J’ai dix huit mois et le visage toujours aussi rond, coupé en deux par l’éclairage dessinant le profil droit sur la face, les joues pleines, les yeux ronds grand ouverts sur qui me photographie, une petite bouche serrée, quelque chose de figé comme si l’on m’avait intimé l’ordre de ne pas bouger, l’air sérieux, attentif, peut-être même vaguement craintif qui m’interdit de sourire. Quelques mèches de cheveux que je devine blondes sortent d’un bonnet à bordure de dentelle qui souligne et enserre tout mon visage. Or, de mon corps, ce n’est presque que lui seul qui est visible tant je suis couvert de vêtements. De mes deux mains, en effet, toutes deux posées sur le tissu de la table me maintenant dans un équilibre qui est peut-être instable, seuls quatre doigts de la main droite, du côté le plus éclairé par ce que l’on devine être quelque chose comme un projecteur, sont vraiment visibles ; la main gauche, semble-t-il posée à plat, disparaît dans l’ombre.
Le corps, les vêtements qui le cachent est tellement éclairé qu’il forme une grande tache blanche au centre de la photographie. On imagine un vêtement de dessous qui pourrait être comme une robe, presque entièrement dissimulé sous un manteau de couleur claire boutonné du bas en haut, cachant jusqu’à mon coup et ne laissant visible que la rondeur de la face. Sur ce manteau lui-même, un mantelet de dentelle d’où émergent les manches du manteau. Peu de plis dans tous ces vêtements qui semblent neufs et que la lumière écrase. Sur la partie gauche du manteau, une poche, elle-même bordée de dentelle. Tenue de fête, tenue d’apparat, j’étais habillé pour la photographie et, dans ce soin à « me faire beau », se lit toute la fierté de parents à exposer leur premier enfant. Qui plus est un garçon, ce qui, dans cette société campagnarde, n’était pas sans importance même si, par ailleurs, mon père n’avait pas à respecter l’ensemble des codes qui régissaient le milieu où il vivait alors.
Assis sur cette table, mes pieds sortent du manteau ne laissant apercevoir que le bas d’une chaussette, ou d’un pantalon, sur un fragment de jambe gauche.
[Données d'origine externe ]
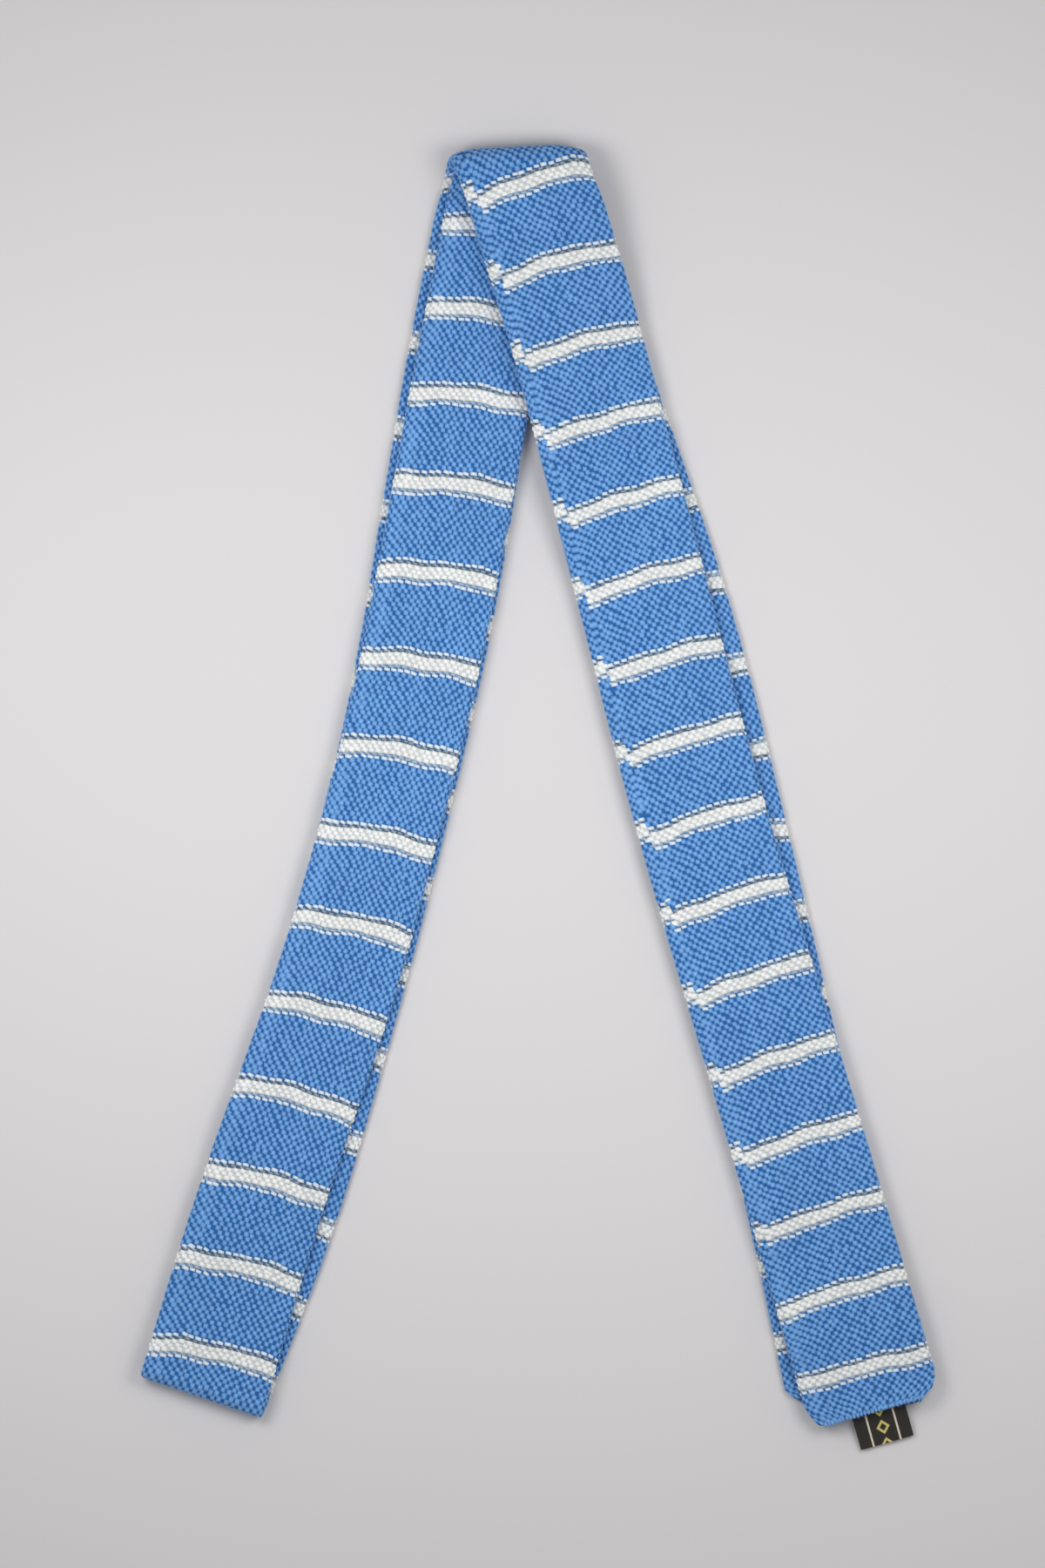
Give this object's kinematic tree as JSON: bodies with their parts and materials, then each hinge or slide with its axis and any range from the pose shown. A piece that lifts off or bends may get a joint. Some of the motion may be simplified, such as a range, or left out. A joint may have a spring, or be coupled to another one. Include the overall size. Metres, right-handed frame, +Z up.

Ils pendent dans un vide accentué par le manque d’éclairage de la nappe couvrant la table qui coupe, dans une très légère oblique gauche-droite, l’image en une masse sombre sur laquelle se détachent les chaussures à lacets de tissu ou de cuir clair qui dissimulent mes pieds.
L’ensemble de la photo, qui semble avoir été réalisée par un photographe professionnel, est figé, hiératique, presque solennel, tout naturel en a été banni.